Parlant de débat public, nous avons créé une société qui ne le favorise aucunement ou qui se manifeste de manière ponctuelle quand il y a crise. Participer au débat public nécessite une sacrée dose d’énergie et de temps, ce que peu de gens possèdent en abondance. Les médias sociaux viennent en quelque sorte combler cette limite en restant assis tranquillement chez soi à émettre son opinion sur tout et sur rien ou à s’autopromouvoir et vendre des objets de consommation.
Il ne faut pas s’attendre à ce que les propriétaires et actionnaires de ces plateformes mettent la bride. Ces entreprises sont parmi les mieux cotées au monde. Elles sont ces machines à sous incroyables qui ne créent que du vent. La prise de contrôle de Twitter par Elon Musk à un prix qui aurait pu servir à bâtir plusieurs hôpitaux et écoles aux États-Unis ne fait qu’en démontrer l’absurdité.

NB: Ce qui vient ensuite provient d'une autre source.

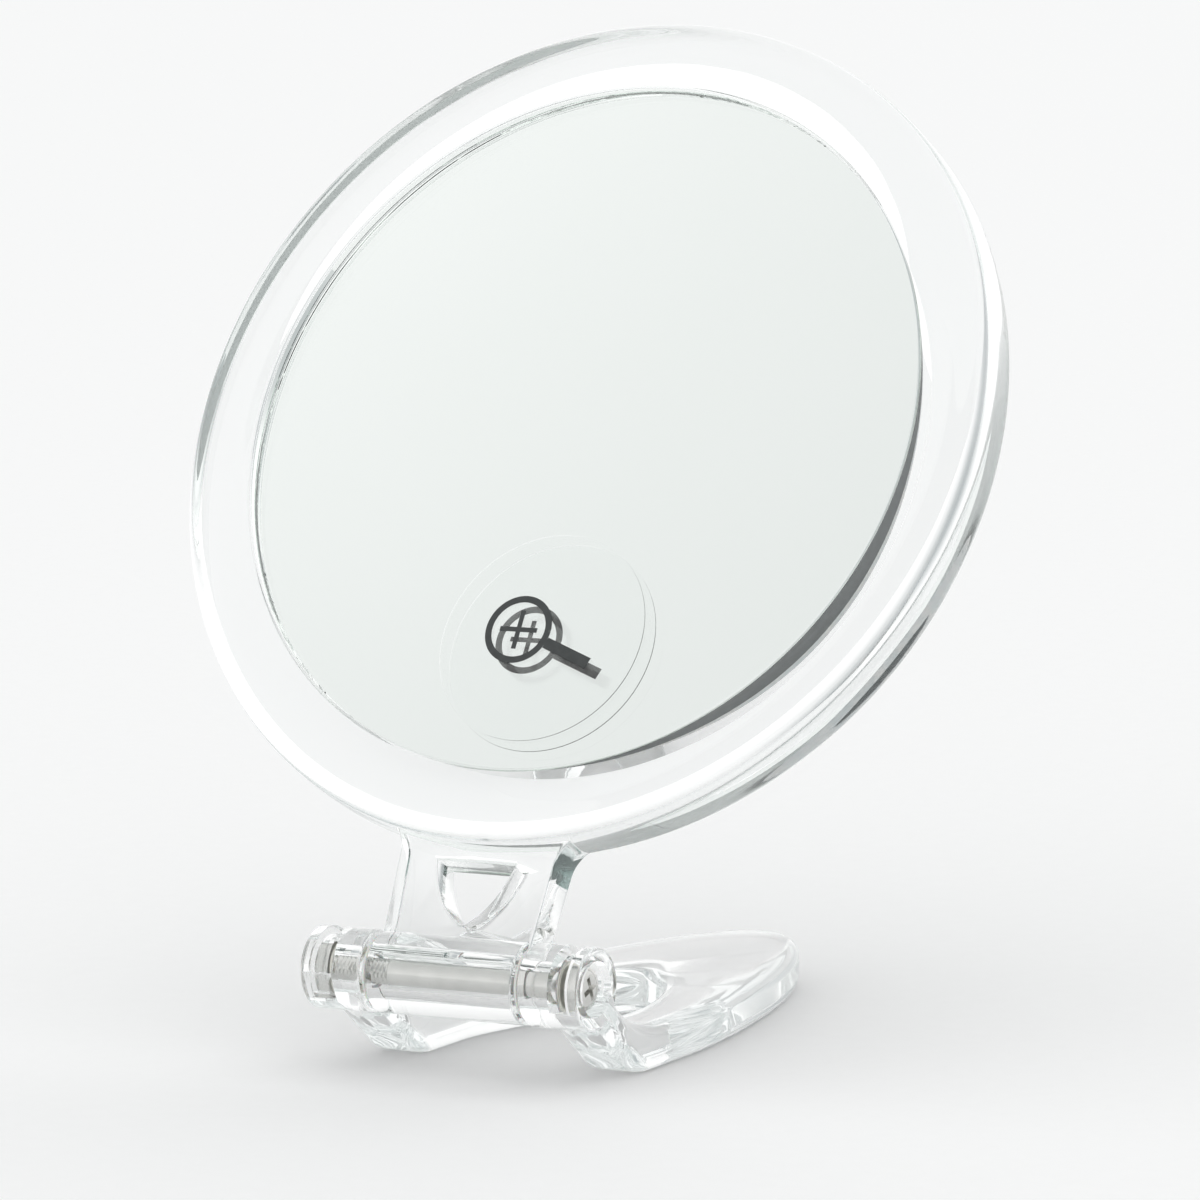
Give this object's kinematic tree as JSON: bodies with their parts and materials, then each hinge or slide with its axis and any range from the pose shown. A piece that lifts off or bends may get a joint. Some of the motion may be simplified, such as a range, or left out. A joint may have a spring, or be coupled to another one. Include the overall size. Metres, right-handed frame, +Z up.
{
  "type": "two-sided folding hand mirror",
  "caption": "Round two-sided mirror in a clear acrylic ring, with a short neck pivoting on a cross pin in a clear forked handle that folds flat or serves as a table stand.",
  "frame": {"origin": "centre of the object's box in X and Y, on the table plane that the stand rests on", "axes": "+Z up; +X along the hinge pin towards the screw's head; -Y is the side the magnifying mirror looks to, +Y the way the stand's leaf runs"},
  "size_m": [0.14, 0.107, 0.1574],
  "materials": {
    "clear_acrylic": "clear moulded acrylic, polished",
    "silvered_glass": "silvered glass, polished",
    "steel": "bright zinc-plated steel",
    "nylon": "natural nylon, matt",
    "foam": "thin foam ring, matt",
    "label_film": "clear film sticker, glossy"
  },
  "bodies": {
    "stand": {"stand": "clear_acrylic", "hinge_screw": "steel", "hinge_nut": "steel", "head_washer": "steel", "nut_washer": "steel", "right_friction_washer": "nylon", "left_friction_washer": "nylon"},
    "head": {"front_frame": "clear_acrylic", "rear_rim": "clear_acrylic", "magnifying_mirror": "silvered_glass", "plane_mirror": "silvered_glass", "mirror_spacer": "foam", "magnification_label": "label_film"}
  },
  "joints": [
    {"name": "stand_hinge", "type": "hinge", "parent": "stand", "child": "head", "pos_m": [0, -0.04702, 0.0159], "axis": [1, 0, 0], "range_deg": [-62, 119.5]}
  ]
}
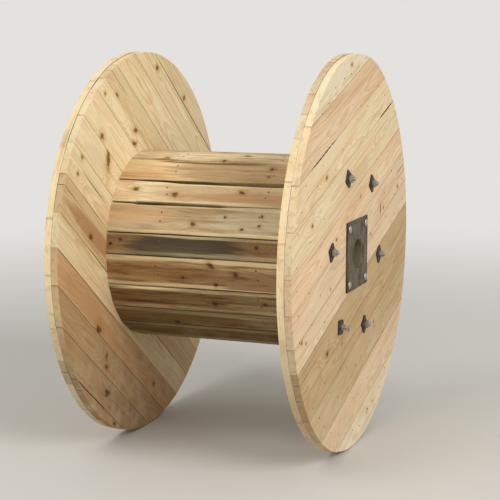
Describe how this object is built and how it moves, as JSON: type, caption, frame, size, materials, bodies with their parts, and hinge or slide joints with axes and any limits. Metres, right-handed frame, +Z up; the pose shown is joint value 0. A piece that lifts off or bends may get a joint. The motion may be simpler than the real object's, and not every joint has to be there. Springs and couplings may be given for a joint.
{
  "type": "wooden cable drum",
  "caption": "Wooden cable drum: round crossed-plank flanges clamped by tie rods onto a barrel of staves, with a steel-bushed spindle bore. Cable, wire or rope is wound on the barrel.",
  "frame": {"origin": "the drum's centre: on the spindle axis, midway between the flanges", "axes": "+X along the spindle axis, +Z up, with the drum lying on both flange rims"},
  "size_m": [0.914, 1.4, 1.4],
  "materials": {
    "flange_pine": "sawn pine planks, raw, pale straw to pinkish tan, with knots",
    "stave_pine": "sawn pine staves, raw, with waney pale edges and one grey-stained stave",
    "former_pine": "sawn pine, raw, plain",
    "hub_steel": "hot-rolled plate with dark mill scale",
    "washer_steel": "black oxide plate",
    "zinc_steel": "bright zinc plated"
  },
  "bodies": {
    "root": {"left_former_planks": "former_pine", "left_hub_bolts": "zinc_steel", "left_hub_nuts": "zinc_steel", "left_hub_plate": "hub_steel", "left_inner_planks": "flange_pine", "left_outer_planks": "flange_pine", "left_tie_nuts": "zinc_steel", "left_washers": "washer_steel", "right_former_planks": "former_pine", "right_hub_bolts": "zinc_steel", "right_hub_nuts": "zinc_steel", "right_hub_plate": "hub_steel", "right_inner_planks": "flange_pine", "right_outer_planks": "flange_pine", "right_tie_nuts": "zinc_steel", "right_washers": "washer_steel", "stave_01": "stave_pine", "stave_02": "stave_pine", "stave_03": "stave_pine", "stave_04": "stave_pine", "stave_05": "stave_pine", "stave_06": "stave_pine", "stave_07": "stave_pine", "stave_08": "stave_pine", "stave_09": "stave_pine", "stave_10": "stave_pine", "stave_11": "stave_pine", "stave_12": "stave_pine", "stave_13": "stave_pine", "stave_14": "stave_pine", "stave_15": "stave_pine", "stave_16": "stave_pine", "stave_17": "stave_pine", "stave_18": "stave_pine", "stave_19": "stave_pine", "stave_20": "stave_pine", "stave_21": "stave_pine", "tie_rod_1": "zinc_steel", "tie_rod_2": "zinc_steel", "tie_rod_3": "zinc_steel", "tie_rod_4": "zinc_steel", "tie_rod_5": "zinc_steel", "tie_rod_6": "zinc_steel"}
  },
  "joints": []
}
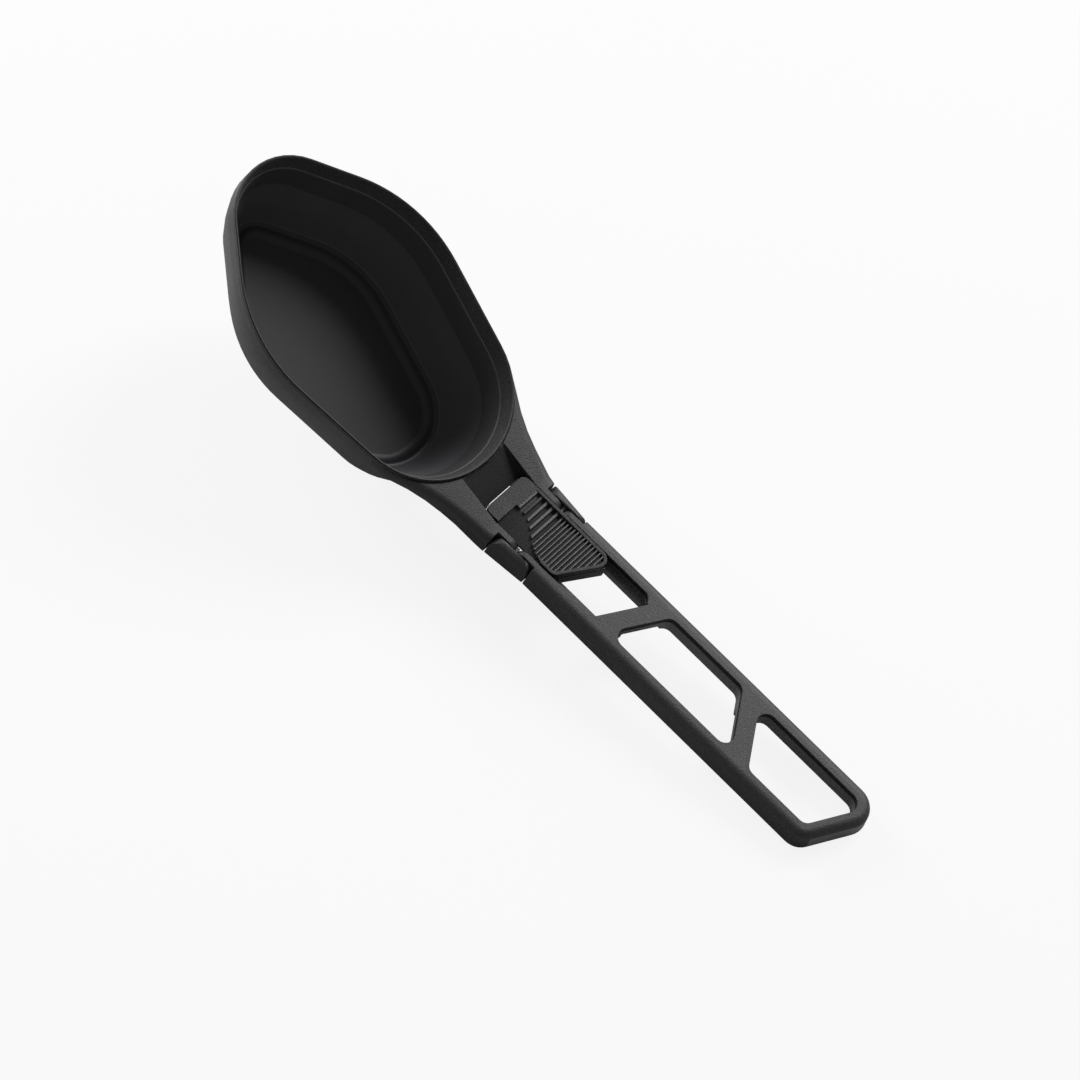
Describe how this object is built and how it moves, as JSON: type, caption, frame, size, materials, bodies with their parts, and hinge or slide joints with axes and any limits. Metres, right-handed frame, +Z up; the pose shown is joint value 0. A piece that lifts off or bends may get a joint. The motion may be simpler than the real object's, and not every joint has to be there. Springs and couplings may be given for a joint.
{
  "type": "folding spoon",
  "caption": "Folding serving spoon with a deep soft-edged bowl, a double-pivot hinge, a slotted flat handle and a ribbed sliding lock.",
  "frame": {"origin": "centre of the bounding box at floor level, with the open spoon standing on the rear of its base and the end of its handle", "axes": "+X from the bowl's tip to the handle's end, +Z up, +Y to the right of a user who looks from the handle to the bowl"},
  "size_m": [0.2408, 0.0658, 0.0633],
  "materials": {
    "charcoal_nylon": "fine-grained charcoal nylon",
    "soft_edge": "smooth soft edge, black",
    "lock_nylon": "charcoal nylon, ribbed",
    "pin_steel": "plain steel"
  },
  "bodies": {
    "head": {"spoon_head": "charcoal_nylon", "soft_rim_edge": "soft_edge"},
    "link": {"hinge_link_left": "charcoal_nylon", "hinge_link_right": "charcoal_nylon", "front_pin_left": "pin_steel", "front_pin_right": "pin_steel", "rear_pin_left": "pin_steel", "rear_pin_right": "pin_steel"},
    "handle": {"handle_frame": "charcoal_nylon"},
    "slide": {"slide_lock": "lock_nylon"}
  },
  "joints": [
    {"name": "front_fold", "type": "hinge", "parent": "head", "child": "link", "pos_m": [-0.00296, 0, 0.01544], "axis": [0, -1, 0], "range_deg": [0, 81.5]},
    {"name": "rear_fold", "type": "hinge", "parent": "link", "child": "handle", "pos_m": [0.00401, 0, 0.01475], "axis": [0, -1, 0], "range_deg": [0, 81.5]},
    {"name": "lock_slide", "type": "slide", "parent": "handle", "child": "slide", "axis": [0.9952, 0, -0.0982], "range_m": [0, 0.014]}
  ],
  "couplings": [
    {"joint": "front_fold", "follows": "rear_fold", "ratio": 1}
  ]
}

Max Fisher écrit dans son ouvrage The Chaos Machine (2022), « la question que j’avais posée dans les couloirs de Facebook – quelles sont les conséquences de l’acheminement d’une part toujours croissante de la politique, de l’information et des relations sociales humaines via des plateformes en ligne expressément conçues pour manipuler l’attention ? – était manifestement taboue ici. »
Idéalement, nous pourrions penser à des types de médias sociaux québécois au lieu de toujours être à la remorque des Américains. Après tout, ce ne serait pas la première fois qu’il y aurait des « sections québécoises », comme c’est le cas pour Oxfam, Amnistie internationale, Pivot/Ricochet, etc. La « société distincte », c’est peut-être aussi une façon de réfléchir autrement? Il est faisable de construire des communautés d’affinités qui ne sont pas liées aux GAFAM et engranger les revenus localement le cas échéant.
Dans STOP aux réseaux sociaux! (2020), Jaron Lanier élabore 10 arguments pour tirer son épingle du jeu. Parmi ceux-ci il y a la perte de libre arbitre, le manque d’empathie, votre insignifiance, le débat politique impossible et le moyen le plus efficace de résister à la folie de notre temps.
En fin de compte, les médias sociaux « mainstream » sont moins des moyens de communication que des moyens d’aliénation soporifiques. Courber l’échine, la tête sur des écrans, voilà notre soumission. Déjà en 1982, Ivan Ilich écrivait, Les nouveaux appareils électroniques ont en effet le pouvoir de forcer les gens à « communiquer » avec eux et entre nous, selon les termes de la machine. Tout ce qui, structurellement, ne correspond pas à la logique des machines est effectivement filtré dans une culture dominée par leur utilisation.